Second I went to a class at the Newcastle Wine School, then run by Chris Powell. It was a red Burgundy nigth and we tried 6 wines from the same small area and made fromt he same grape - and each one was different. Remember at this time I was mainly a beer and spirits drinker whose idea of wine was red/white/good/bad, but as a scientist and slightly OCD I needed to understand all of this and it set me off on my continuing Oenothusiastic journey.

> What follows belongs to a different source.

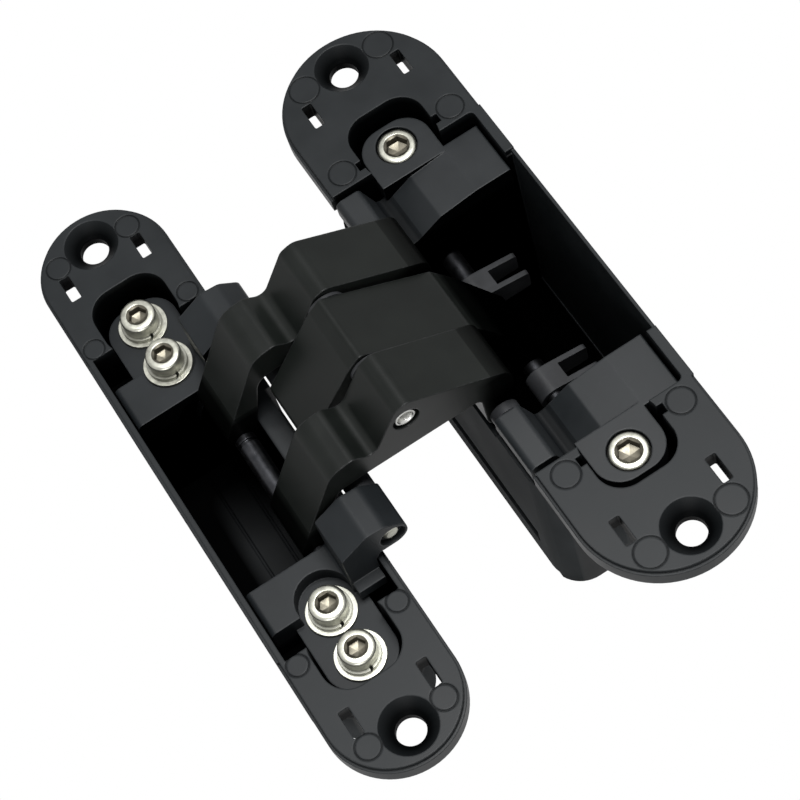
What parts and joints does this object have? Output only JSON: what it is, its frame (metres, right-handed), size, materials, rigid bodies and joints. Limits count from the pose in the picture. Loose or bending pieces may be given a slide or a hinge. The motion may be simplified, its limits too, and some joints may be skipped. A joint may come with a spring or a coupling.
{
  "type": "concealed door hinge",
  "caption": "Concealed mortise door hinge opened flat: two pocketed plates with rounded ends joined by crossed link arms, socket adjusting screws and pivot pins",
  "frame": {"origin": "centre of the wide door plate's outer face, midway between its two fixing screws", "axes": "+X from the frame half to the door half, +Y along the plates, +Z out of the plates' faces; the joints are at rest with the hinge opened to 180 degrees"},
  "size_m": [0.0816, 0.121, 0.0645],
  "materials": {
    "black_coat": "fine matt black powder coat on die-cast zinc",
    "bright_steel": "nickel-plated steel",
    "pin_steel": "ground steel",
    "dark_pin": "blackened steel",
    "dark_polymer": "low-friction dark polymer"
  },
  "bodies": {
    "door_side": {"door_housing": "black_coat"},
    "door_carriages": {"door_carriage_upper": "black_coat", "door_carriage_lower": "black_coat", "door_adjuster_upper": "bright_steel", "door_adjuster_lower": "bright_steel", "door_pivot_pin": "pin_steel"},
    "outer_arms": {"outer_arm_upper": "black_coat", "outer_arm_lower": "black_coat", "door_pivot_bush_upper": "dark_polymer", "door_pivot_bush_lower": "dark_polymer", "centre_pin": "pin_steel", "frame_slide_pin": "dark_pin"},
    "middle_arm": {"middle_arm": "black_coat", "centre_bush": "dark_polymer", "frame_pivot_bush": "dark_polymer", "centre_washer_upper": "dark_polymer", "centre_washer_lower": "dark_polymer", "door_slide_pin": "pin_steel"},
    "shoe_upper": {"door_shoe_upper": "dark_polymer"},
    "shoe_lower": {"door_shoe_lower": "dark_polymer"},
    "frame_carriages": {"frame_carriage_upper": "black_coat", "frame_carriage_lower": "black_coat", "frame_pivot_pin": "pin_steel", "frame_pivot_spacer_upper": "dark_polymer", "frame_pivot_spacer_lower": "dark_polymer"},
    "frame_side": {"frame_housing": "black_coat", "frame_clamp_screw_upper_inner": "bright_steel", "frame_clamp_screw_upper_outer": "bright_steel", "frame_clamp_screw_lower_inner": "bright_steel", "frame_clamp_screw_lower_outer": "bright_steel", "frame_spring_washer_upper_inner": "bright_steel", "frame_spring_washer_upper_outer": "bright_steel", "frame_spring_washer_lower_inner": "bright_steel", "frame_spring_washer_lower_outer": "bright_steel", "frame_clamp_washer_upper_inner": "bright_steel", "frame_clamp_washer_upper_outer": "bright_steel", "frame_clamp_washer_lower_inner": "bright_steel", "frame_clamp_washer_lower_outer": "bright_steel"}
  },
  "joints": [
    {"name": "fold", "type": "hinge", "parent": "door_carriages", "child": "outer_arms", "pos_m": [-0.0125, 0, -0.0033], "axis": [0, 1, 0], "range_deg": [0, 130.5]},
    {"name": "middle_fold", "type": "hinge", "parent": "outer_arms", "child": "middle_arm", "pos_m": [-0.0283, 0, 0.013], "axis": [0, 1, 0], "range_deg": [-73.3, 0]},
    {"name": "frame_fold", "type": "hinge", "parent": "middle_arm", "child": "frame_carriages", "pos_m": [-0.0394, 0, -0.0008], "axis": [0, 1, 0], "range_deg": [0, 122.8]},
    {"name": "shoe_turn_upper", "type": "hinge", "parent": "middle_arm", "child": "shoe_upper", "pos_m": [-0.0015, 0.0103, -0.019], "axis": [0, 1, 0], "range_deg": [-57.3, 0]},
    {"name": "shoe_turn_lower", "type": "hinge", "parent": "middle_arm", "child": "shoe_lower", "pos_m": [-0.0015, -0.0103, -0.019], "axis": [0, 1, 0], "range_deg": [-57.3, 0]},
    {"name": "lateral_adjust", "type": "slide", "parent": "door_side", "child": "door_carriages", "axis": [0, 0, 1], "range_m": [-0.0007, 0.0015]},
    {"name": "height_adjust", "type": "slide", "parent": "frame_carriages", "child": "frame_side", "axis": [0, 1, 0], "range_m": [-0.0015, 0.0015]}
  ],
  "couplings": [
    {"joint": "middle_fold", "follows": "fold", "ratio": -0.5613},
    {"joint": "frame_fold", "follows": "fold", "ratio": 0.9406},
    {"joint": "shoe_turn_upper", "follows": "fold", "ratio": -0.4387},
    {"joint": "shoe_turn_lower", "follows": "fold", "ratio": -0.4387}
  ]
}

Mine was a Santenay blanc that my boss at Oddbins Crouch End opened one evening back in early 2006. I was interested in wine by this point (so much so that I’d taken a job in my local Oddbins in Nov 2005 to ‘immerse’ myself in it better), but one taste of that incredible white Burgundy smashed all perceptions I’d had until then. It literally changed everything for me in one moment. I distinctly remember the enormity of contemplating all those wonderfully subtle layers of flavour, how something different was revealed with each sniff/taste. Honestly, tears came to my eyes. I knew I was on to something good and I’ve never looked back.

I’ve only had a few fleeting wine experiences since that equalled that Santenay moment (a dry Tokaj, an aged Cahors, the house wines of Terroir al Limit in Priorat, a vintage sherry at the recent M&S press tasting), but the beauty of this journey is the traveling, right? We’re all looking for those epiphany moments, and it’s why I always try new wines, always look forward. In my experience you can’t latch on to these things, you have to take them as they come and appreciate the beauty in the moment.


Great story. It helps that I live near Crouch End! But also, I know the Terroir al Límit wines (can’t afford most of them) and also the chap who makes them, Dominik Huber. An amazing set of wines, and very much a good direction to be going in for Priorat. Really enjoyed your story - that is a true epiphany. I get it.